One field where the precursor season seemed to have it right was Best Actress. I will confess that I am slightly disappointed with Viola Davis’s loss, which is not to take anything away from Meryl Streep's win necessarily, but simply to mourn the Davis loss. She is a journeywoman. I had believed that she would win on merit, but it is also nice to see a real working actor (meaning someone who has dug in to deliver tremendous performances in large and small roles over an extended period of time in theater, television and film) reach the heights that Davis has this year. She was, in my mind, the working actor’s champion.

"Your job is to get material, good or bad, and make something of it," Davis said at the Santa Barbara film festival last month where she accepted the award for Outstanding Performer of the Year. "If we all waited for 'Sophie's Choice,' we'd be waiting a long time. It's about how you take a role that serves a function and humanize it."

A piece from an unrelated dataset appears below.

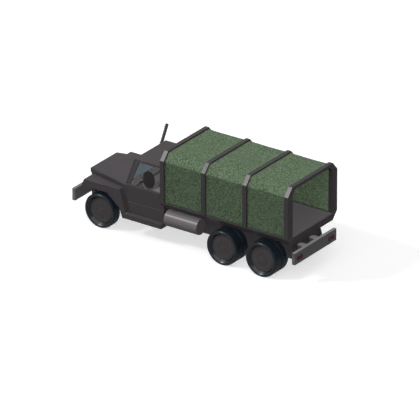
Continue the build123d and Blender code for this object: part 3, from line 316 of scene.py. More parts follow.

As Kris noted in his post-show “Off the Carpet” column, Davis and Streep are friends, so, there is likely no bad blood between them as it were. Nor do I begrudge Streep formal recognition. As an outside observer, and circling back to a sports analogy one more time, I think it must be what it feels like for those outside of New York City when the Yankees win. As objectively speaking as is possible, I believe the Davis loss may become one of Oscar’s most lasting and heartbreaking misses.

Ultimately, though, what makes the Oscars unique is that they are a race, a game that is based in the artistic realm. Though I do believe that there are marketing, PR and frankly high school popularity contest elements at work, we are, at the end of the day, talking about a subjective arena where one person’s aesthetic simply may not match that of another’s, or even that of the viewing audience at large.

So, on to 2012, where I hope my horses will stand a better chance and I can place my final bets with  my heart as well as my mind.